▶ _Records for this exercise_:
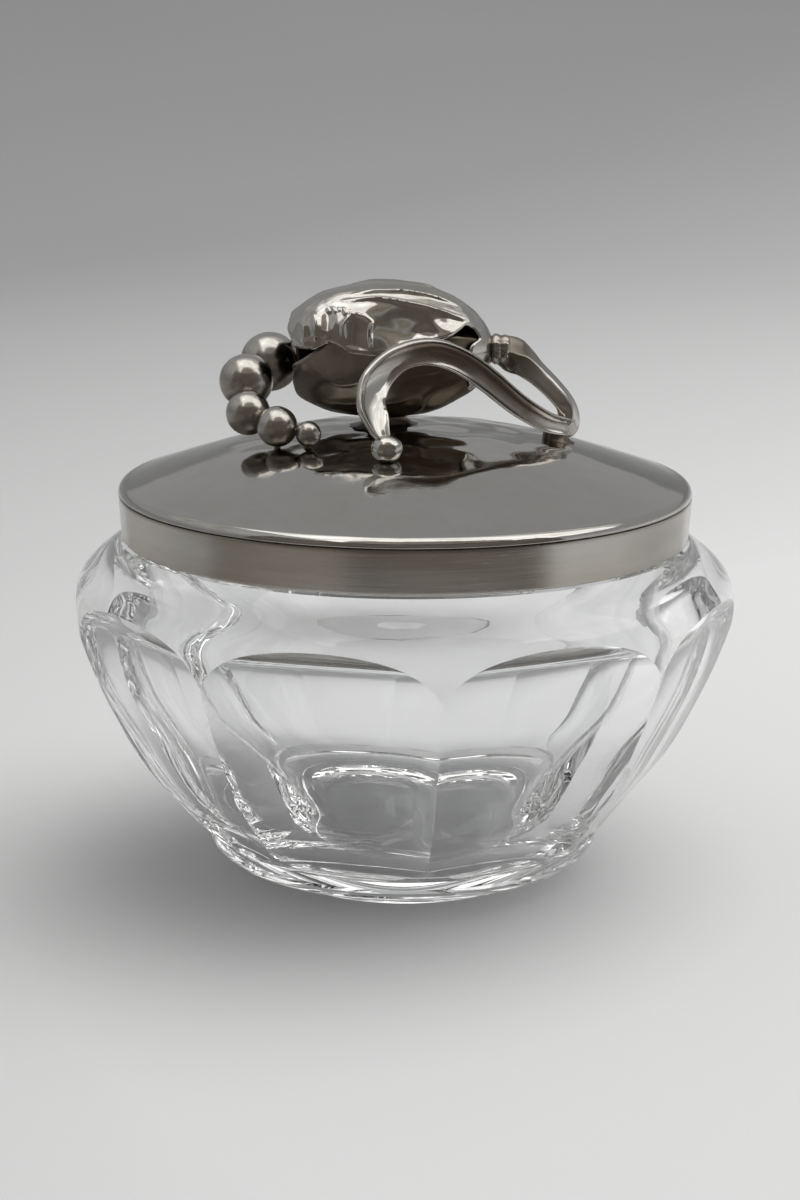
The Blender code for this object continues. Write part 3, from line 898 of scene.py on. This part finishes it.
def strap(path, section, facing, width, depth, steps=9, finer=4):
    """Points and faces of a strap; facing, width and depth are functions of the share of its path."""
    line = smooth_line(path, steps)
    edge = smooth_line([(a, b, 0.0) for a, b in section], finer, closed=True)
    rings = []
    for k, point in enumerate(line):
        share = k / (len(line) - 1)
        ahead = (line[min(k + 1, len(line) - 1)] - line[max(k - 1, 0)]).normalized()
        face = Vector(facing(share))
        face = (face - ahead * face.dot(ahead)).normalized()
        across = ahead.cross(face)
        rings.append([point + across * p.x * width(share) + face * p.y * depth(share) for p in edge])
    for ring in rings:
        for i, spot in enumerate(ring):
            ring[i] = spot + Vector([rough(spot, 3.2, seed) for seed in (7.0, 8.0, 9.0)]) * 0.05
    return skin(rings)


def stem(silver):
    def facing(share):
        return STEM_LEAN, -1.0, STEM_RISE(share)

    points, faces = strap(STEM_PATH, STEM_SECTION, facing, STEM_WIDTH, STEM_DEPTH)
    piece = add_piece("stem_strap", points, faces, silver, "lid", "silver_polished", ["stem_loop"],
                      sharp=70.0)
    # Painted shade near the collar, where the stem leaves the bud
    paint(piece, "patina", recess(STEM_PATH[1], 5.0))


def tendril(silver):
    reach = Vector(TENDRIL_PATH[1]) - Vector(TENDRIL_PATH[-1])
    flat = Vector((reach.y, -reach.x, 0.0)).normalized()

    def facing(share):
        return flat + Vector((0.0, 0.0, TENDRIL_RISE(share)))

    points, faces = strap(TENDRIL_PATH, TENDRIL_SECTION, facing, TENDRIL_WIDTH, TENDRIL_DEPTH)
    piece = add_piece("tendril_strap", points, faces, silver, "lid", "silver_polished", ["tendril_arch"],
                      sharp=70.0)
    line = smooth_line(TENDRIL_PATH, 6)

    def darkening(p):
        """Dark in the groove, where polishing doesn't get to; both ends are rubbed bright."""
        near = min((p - spot).length for spot in line)
        rubbed = clamped((p.x + 4.5) / 6.0) * clamped((24.0 - p.x) / 4.0)
        return 0.85 * rubbed * math.exp(-(near / 1.7) ** 4)

    paint(piece, "patina", darkening)


def knob(silver):
    """The ball at the tendril's end, pressed a little flat where it is soldered down."""
    low, high = box_mm("tendril_knob")
    centre = Vector(((low.x + high.x) / 2, (low.y + high.y) / 2, high.z - (high.x - low.x) / 2))
    radius = (high.x - low.x) / 2 + 0.1

    def pressed(out):
        swollen = radius + 0.07 * rough(out * radius, 1.8, 11.0)
        spot = centre + Vector((out.x * 1.08, out.y, out.z * 0.96)) * swollen
        floor = dome_height(math.hypot(spot.x, spot.y)) - 0.15
        spot.z = max(spot.z, floor)
        return spot

    piece = add_piece("tendril_ball", *ball(pressed), silver, "lid", "silver_polished",
                      ["tendril_knob"], sharp=80.0)
    paint(piece, "patina", lambda p: 0.7 * math.exp(-((p.z - low.z) / 0.8) ** 2))


def solder_feet(dark):
    """The fillets under the bud, the last two beads and the strap's shared foot."""
    low, high = box_mm("bud_post")
    post = (high.x - low.x) / 2
    top = high.z + FOOT_OVERLAP
    solder_foot("bud_foot", (low + high) / 2, top, post + 0.3, post + 3.0, dark, ["bud_post"])
    for number, nodes in ((4, ["bead_post"]), (5, [])):
        centre, radius = bead_place(number)
        top = centre.z - radius * 0.9
        solder_foot(f"pearl_foot_{number}", centre, top, 0.45, 1.3, dark, nodes)
    low, high = box_mm("loop_pad")
    top = high.z + FOOT_OVERLAP
    solder_foot("loop_foot", (low + high) / 2, top, 2.0, 3.2, dark, ["loop_pad"])


# ---------------------------------------------------------------- stage, lights and camera

TARGET = Vector((0.0, 0.0, 0.075))       # what the lamps point at
NEUTRAL = (1.0, 1.0, 0.995)
DAYLIGHT = (1.0, 0.985, 0.95)
DUSK = (1.0, 0.89, 0.76)
ROOM_LEVEL = 0.33                         # grey light from all round
ROOM_EXTRA = (("Is Diffuse Ray", 0.11), ("Is Transmission Ray", 0.12))

LENS = 70.53
EYE = (-0.00074, -0.380, 0.1383)
TILT_DOWN = 13.81
ROLL = 0.35

# The lit ceiling that the silver mirrors, (x, y) at CEILING_HEIGHT: a broad panel with an arch of
# shade over the front, a dimmer strip behind it and a dimmer panel to the left
CEILING_HEIGHT = TARGET.z + 1.0
SHADE_ARCH = [(0.21 + 0.68 * math.cos(t), -0.97 + 0.59 * math.sin(t))
              for t in np.linspace(0.05, math.pi, 17)]
CEILING_BACK = [(0.2, 0.27), (0.55, 0.22), (1.1, 0.30)]
CEILING = ([(1.12, -0.93)] + SHADE_ARCH + [(-0.57, -0.97), (-0.57, 0.37)] + CEILING_BACK
           + [(1.8, 0.30), (1.75, -0.5)])
BACK_CEILING = [(-0.57, 0.37)] + CEILING_BACK + [(1.8, 0.30), (0.9, 0.62), (-0.57, 0.62)]
SIDE_CEILING = [(-1.9, -1.1), (-0.61, -1.1), (-0.61, 0.9), (-1.9, 0.9)]

# The room in front of the table, as a curved wall, and the table round the bowl, in sectors
WALL_TURNS = np.linspace(-62.0, 62.0, 15)
WALL_FOOT = -0.05
WALL_HEAD = 0.95
TABLE_INNER = 0.16
TABLE_OUTER = 0.98
TABLE_SECTORS = (("table_card", -20.0, 52.0, DUSK, 0.125),
                 ("table_mid_card", -75.0, -20.0, DUSK, 0.21),
                 ("table_left_card", -140.0, -75.0, DAYLIGHT, 0.36),
                 ("table_right_card", 52.0, 140.0, DAYLIGHT, 0.53))


def direction(azimuth, elevation):
    """Unit vector: azimuth from the front towards +X, elevation above the floor, in degrees."""
    a, e = math.radians(azimuth), math.radians(elevation)
    return Vector((math.sin(a) * math.cos(e), -math.cos(a) * math.cos(e), math.sin(e)))


def glow_material(name, colour, strength):
    """A glowing surface whose brightness varies gently, like daylight through a blind."""
    look = Look(name)
    uneven = look.ramp(look.noise(4.0, 2.0), 0.3, 0.7, strength * 0.7, strength * 1.3)
    glow = look.add("ShaderNodeEmission", {"Color": (*colour, 1.0), "Strength": uneven})
    look.tree.nodes.remove(look.shader)
    look.end_in(glow)
    return look.material


def card(name, corners, colour, strength, in_glass, faces=None):
    """A card out of the picture that only reflections see, and rays through glass if asked."""
    mesh = bpy.data.meshes.new(name)
    mesh.from_pydata(corners, [], faces or [range(len(corners))])
    mesh.materials.append(glow_material(name, colour, strength))
    piece = bpy.data.objects.new(name, mesh)
    bpy.context.scene.collection.objects.link(piece)
    piece.visible_camera = False
    piece.visible_diffuse = False
    piece.visible_shadow = False
    piece.visible_transmission = in_glass


def sector(inner, outer, start, end, height):
    """Corners of a flat piece of a ring lying at this height, between two azimuths."""
    near = [direction(a, 0.0) * inner for a in np.linspace(start, end, 12)]
    far = [direction(a, 0.0) * outer for a in np.linspace(end, start, 12)]
    return [Vector((p.x, p.y, height)) for p in near + far]


def sweep():
    """Pale floor that rises gently all round into a backdrop, with painted shade: greyer further away
    and towards the left.
    """
    flat, reach, top = 0.9, 1.5, 0.65
    profile = [(0.0, 0.0)] + [(r, 0.0) for r in (0.05, 0.1, 0.2, 0.4, 0.65, flat)]
    profile += [(flat + reach * t, top * t ** 2) for t in np.linspace(0.0, 1.0, 41)[1:]]
    points, rings = turned(profile, 96)
    mesh = bpy.data.meshes.new("sweep")
    mesh.from_pydata(points, [], ring_faces(rings))
    mesh.shade_smooth()
    look = Look("sweep_paper")
    x = look.add("ShaderNodeSeparateXYZ", {"Vector": look.place}).outputs["X"]
    away = look.add("ShaderNodeVectorMath", {0: look.place}, operation="LENGTH").outputs["Value"]
    # Painted shade: the paper darkens with distance and more so on the left, standing for light falling
    # off away from the lamps on the right
    painted_shade_left = look.maths("MULTIPLY", x, -1.1)
    painted_falloff = look.maths("POWER", look.ramp(look.maths("ADD", away, painted_shade_left), 0.14, 1.2), 0.65)
    paper = look.mix(painted_falloff, (0.775, 0.775, 0.772, 1.0), (0.44, 0.44, 0.44, 1.0))
    blotches = look.ramp(look.noise(3.0, 3.0), 0.3, 0.7, 0.0, 0.06)
    look.set("Base Color", look.mix(blotches, paper, (0.66, 0.66, 0.665, 1.0)))
    look.set("Roughness", 0.8)
    look.set("Specular IOR Level", 0.2)
    look.set("Normal", look.bump(look.noise(700.0, 4.0), 0.06, 0.0004))
    mesh.materials.append(look.material)
    floor = bpy.data.objects.new("sweep", mesh)
    bpy.context.scene.collection.objects.link(floor)


def area_light(name, azimuth, elevation, distance, size, power):
    """A soft light that the silver doesn't mirror; the cards stand for it there."""
    light = bpy.data.lights.new(name, "AREA")
    light.shape = "DISK"
    light.size = size
    light.energy = power
    light.color = NEUTRAL
    lamp = bpy.data.objects.new(name, light)
    lamp.location = TARGET + direction(azimuth, elevation) * distance
    lamp.rotation_euler = (-direction(azimuth, elevation)).to_track_quat("-Z", "Y").to_euler()
    lamp.visible_camera = False
    lamp.visible_glossy = False
    bpy.context.scene.collection.objects.link(lamp)


def world():
    """Soft grey surroundings, paler in the glass, as in a light tent."""
    room = bpy.data.worlds.new("room")
    room.use_nodes = True
    tree = room.node_tree
    path = add_node(tree, "ShaderNodeLightPath")
    level = ROOM_LEVEL
    for ray, more in ROOM_EXTRA:
        terms = {0: path.outputs[ray], 1: more, 2: level}
        level = add_node(tree, "ShaderNodeMath", terms, operation="MULTIPLY_ADD").outputs[0]
    back = tree.nodes["Background"]
    back.inputs["Color"].default_value = (1.0, 1.0, 1.0, 1.0)
    tree.links.new(level, back.inputs["Strength"])
    scene = bpy.context.scene
    scene.world = room
    scene.cycles.max_bounces = 24
    scene.cycles.glossy_bounces = 16
    scene.cycles.transmission_bounces = 24


def camera():
    lens = bpy.data.cameras.new("camera")
    lens.lens = LENS
    lens.sensor_width = 36.0
    lens.clip_start = 0.01
    lens.clip_end = 20.0
    eye = bpy.data.objects.new("camera", lens)
    eye.location = EYE
    tilt = Matrix.Rotation(math.radians(90.0 - TILT_DOWN), 3, "X")
    eye.rotation_euler = (tilt @ Matrix.Rotation(math.radians(ROLL), 3, "Z")).to_euler()
    bpy.context.scene.collection.objects.link(eye)
    bpy.context.scene.camera = eye


def overhead_card(name, outline_xy, colour, strength, in_glass):
    """A card at the ceiling's height."""
    card(name, [(x, y, CEILING_HEIGHT) for x, y in outline_xy], colour, strength, in_glass)


def room_card():
    """The dusky room in front, on a curved wall open at the back."""
    count = len(WALL_TURNS)
    wall = [direction(a, 0.0) for a in WALL_TURNS]
    corners = [(w.x, w.y, z) for z in (WALL_FOOT, WALL_HEAD) for w in wall]
    closed = ring_faces([list(range(count)), list(range(count, 2 * count))])
    upright = closed[:-1]    # without the face that would join the wall's two ends
    card("room_card", corners, DUSK, 0.13, False, upright)


def stage():
    sweep()
    world()
    overhead_card("ceiling_card", CEILING, DAYLIGHT, 1.5, True)
    overhead_card("back_ceiling_card", BACK_CEILING, DAYLIGHT, 0.62, False)
    overhead_card("shade_card", SHADE_ARCH, DUSK, 0.27, False)
    overhead_card("side_ceiling_card", SIDE_CEILING, DAYLIGHT, 0.42, True)
    room_card()
    for name, start, end, colour, strength in TABLE_SECTORS:
        card(name, sector(TABLE_INNER, TABLE_OUTER, start, end, 0.001), colour, strength, False)
    area_light("overhead", 100.0, 70.0, 1.2, 1.4, 8.5)
    area_light("key", 122.0, 43.0, 1.3, 1.7, 5.0)


def main():
    silver = polished_silver("silver_polished", 0.08, 0.45, 0.14, 0.14)
    dome_silver = polished_silver("silver_dome", 0.03, 0.15, 0.06, 0.10)
    # A darker copy of the silver for the lower petal, the solder and the collar: partly patina, partly
    # painted shade where they sit under or between other parts
    dark = polished_silver("silver_patina", 0.12, 0.85, 0.35, 0.18)
    worn = polished_silver("silver_bead", 0.15, 0.6, 0.2, 0.12)
    glass_bowl()
    lid_dome(dome_silver)
    lid_band(brushed_silver("silver_band"))
    upper_petal(silver)
    lower_petal(dark)
    bud_heel(silver)
    for number in range(1, BEAD_COUNT + 1):
        bead(number, worn)
    for number in range(1, BEAD_COUNT):
        bead_joint(number, dark)
    collar(dark)
    stem(silver)
    tendril(silver)
    knob(silver)
    solder_feet(dark)
    stage()
    camera()
    bpy.context.scene.view_settings.view_transform = "Standard"


main()
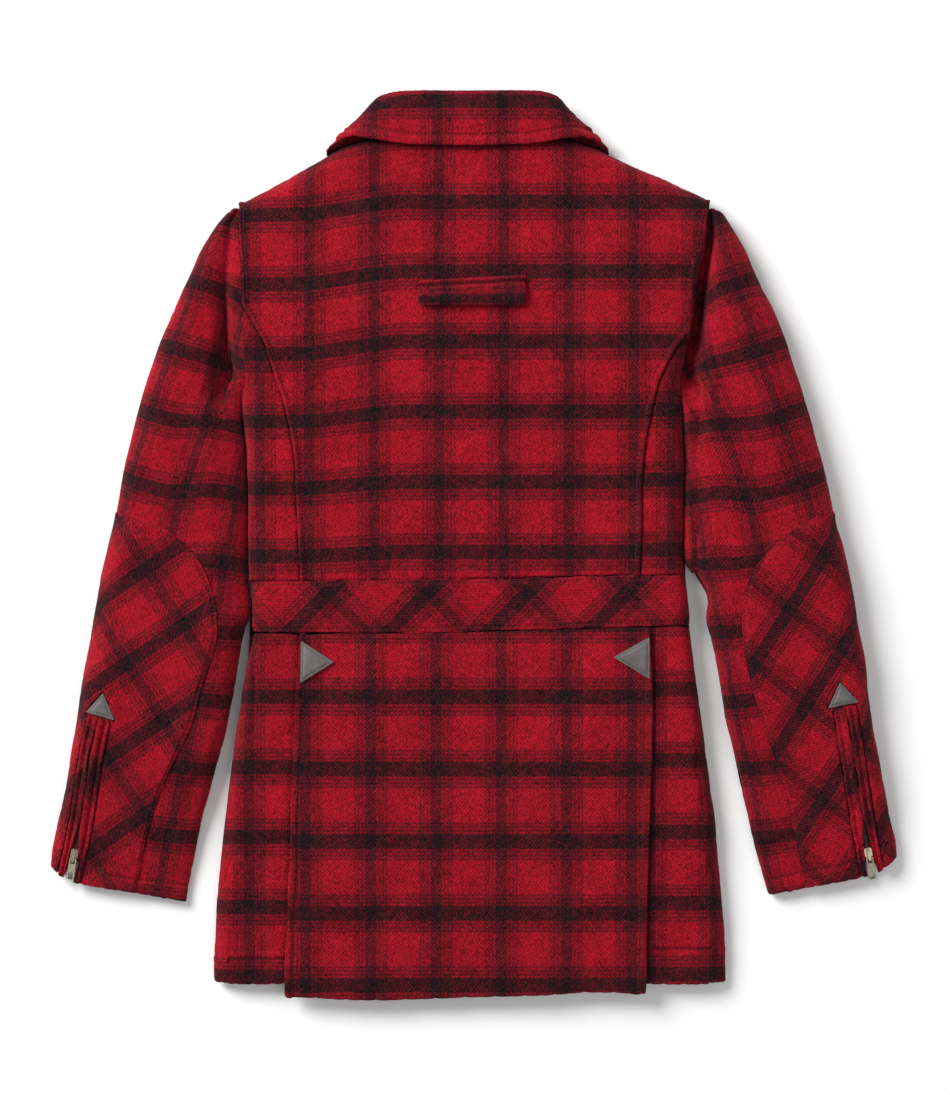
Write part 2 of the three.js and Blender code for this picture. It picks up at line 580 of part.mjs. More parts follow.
// How much a place is under the skirt's centre panel, and how near it is to the waistband.
const skirtOut = (side, y) => along(SKIRT, "y", side, y);
const underPanel = (x, y) => 1 - smooth((Math.abs(x) - skirtOut(sideOf(x), y) - 1) / 14);
const nearWaist = (x, y) => 1 - smooth((along(WAIST, "x", "bottom", x) - y) / SKIRT_RISE);
const LAP = WALL + LAID_GAP + 0.2;
const SKIRT_DROPS = [0, 8, 16, 25, 40, 70, 110, 155, 200, 245, 290, 332];

const skirtY = (x, v, hem) => {
  const top = along(WAIST, "x", "bottom", x) - GAP / 2;
  const at = v * (SKIRT_DROPS.length - 1);
  const i = Math.min(Math.floor(at), SKIRT_DROPS.length - 2);
  return lerp(top, hem, lerp(SKIRT_DROPS[i], SKIRT_DROPS[i + 1], at - i) / SKIRT_DROPS.at(-1));
};

const skirtSidePoint = (side) => (u, v) => {
  const sign = signOf(side);
  const y = skirtY(sign * lerp(205, 119, u), v, HEM);
  const length = bodyOut(side, y) - skirtOut(side, y) + UNDERLAP;
  const line = fromRim(0, SIDE_ROUND, length, 10).map((d) => {
    const x = sign * (bodyOut(side, y) - d);
    return new THREE.Vector3(x, y, backHeight(x, y) - LAP * underPanel(x, y) * nearWaist(x, y));
  });
  return atShare(line, u);
};

const skirtCenterPoint = (u, v) => {
  const hemX = lerp(-skirtOut("left", -416), skirtOut("right", -416), u);
  const y = skirtY(lerp(-162, 164, u), v, along(SKIRT_HEM, "x", "y", hemX));
  const x = lerp(-skirtOut("left", y), skirtOut("right", y), u);
  return new THREE.Vector3(x, y, backHeight(x, y) + LAP * (1 - nearWaist(x, y)));
};

const SKIRT_SIDE_COLUMNS = [0, 0.05, 0.1, 0.15, 0.22, 0.35, 0.5, 0.6, 0.7, 0.85, 1];
const skirtVs = range(SKIRT_DROPS.length - 1);
const skirtCenterUs = range(12);

// The sleeves

function sleeveRow(side, v) {
  const row = rowAt(SLEEVES[side], v);
  const seam = bodyOut(side, row.innerY) - foldIn(side, row.innerY) + ARMHOLE_GAP;
  const clear = Math.max(row.innerOut, bodyOut(side, row.innerY) + BODY_CLEAR);
  const onArmhole = row.innerY >= ARMPIT;
  const innerOut = onArmhole ? seam : lerp(seam, clear, smooth((ARMPIT - row.innerY) / 20));
  return { ...row, innerOut, onArmhole };
}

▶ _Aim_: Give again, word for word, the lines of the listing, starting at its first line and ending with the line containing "line = smooth_line(TENDRIL_PATH, 6)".

▶ _Output for this exercise_:
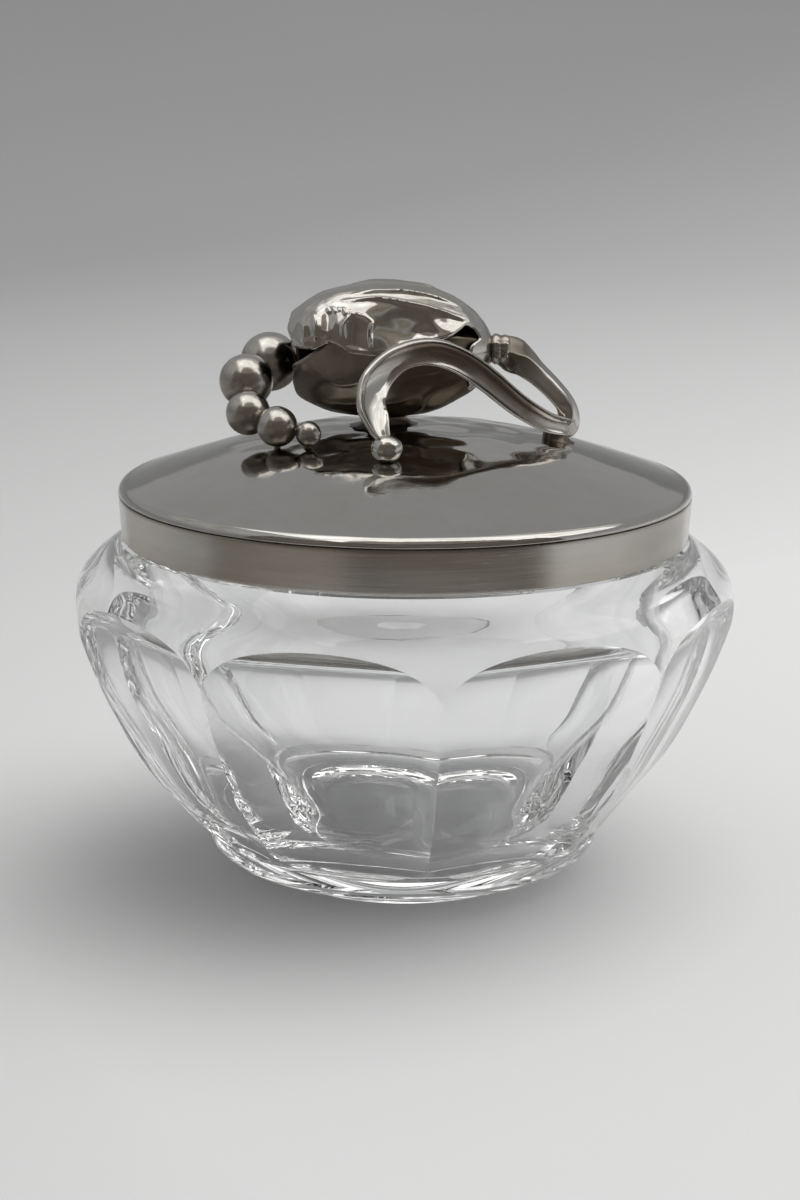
The Blender code for this object continues. Write part 3, from line 898 of scene.py on. This part finishes it.
def strap(path, section, facing, width, depth, steps=9, finer=4):
    """Points and faces of a strap; facing, width and depth are functions of the share of its path."""
    line = smooth_line(path, steps)
    edge = smooth_line([(a, b, 0.0) for a, b in section], finer, closed=True)
    rings = []
    for k, point in enumerate(line):
        share = k / (len(line) - 1)
        ahead = (line[min(k + 1, len(line) - 1)] - line[max(k - 1, 0)]).normalized()
        face = Vector(facing(share))
        face = (face - ahead * face.dot(ahead)).normalized()
        across = ahead.cross(face)
        rings.append([point + across * p.x * width(share) + face * p.y * depth(share) for p in edge])
    for ring in rings:
        for i, spot in enumerate(ring):
            ring[i] = spot + Vector([rough(spot, 3.2, seed) for seed in (7.0, 8.0, 9.0)]) * 0.05
    return skin(rings)


def stem(silver):
    def facing(share):
        return STEM_LEAN, -1.0, STEM_RISE(share)

    points, faces = strap(STEM_PATH, STEM_SECTION, facing, STEM_WIDTH, STEM_DEPTH)
    piece = add_piece("stem_strap", points, faces, silver, "lid", "silver_polished", ["stem_loop"],
                      sharp=70.0)
    # Painted shade near the collar, where the stem leaves the bud
    paint(piece, "patina", recess(STEM_PATH[1], 5.0))


def tendril(silver):
    reach = Vector(TENDRIL_PATH[1]) - Vector(TENDRIL_PATH[-1])
    flat = Vector((reach.y, -reach.x, 0.0)).normalized()

    def facing(share):
        return flat + Vector((0.0, 0.0, TENDRIL_RISE(share)))

    points, faces = strap(TENDRIL_PATH, TENDRIL_SECTION, facing, TENDRIL_WIDTH, TENDRIL_DEPTH)
    piece = add_piece("tendril_strap", points, faces, silver, "lid", "silver_polished", ["tendril_arch"],
                      sharp=70.0)
    line = smooth_line(TENDRIL_PATH, 6)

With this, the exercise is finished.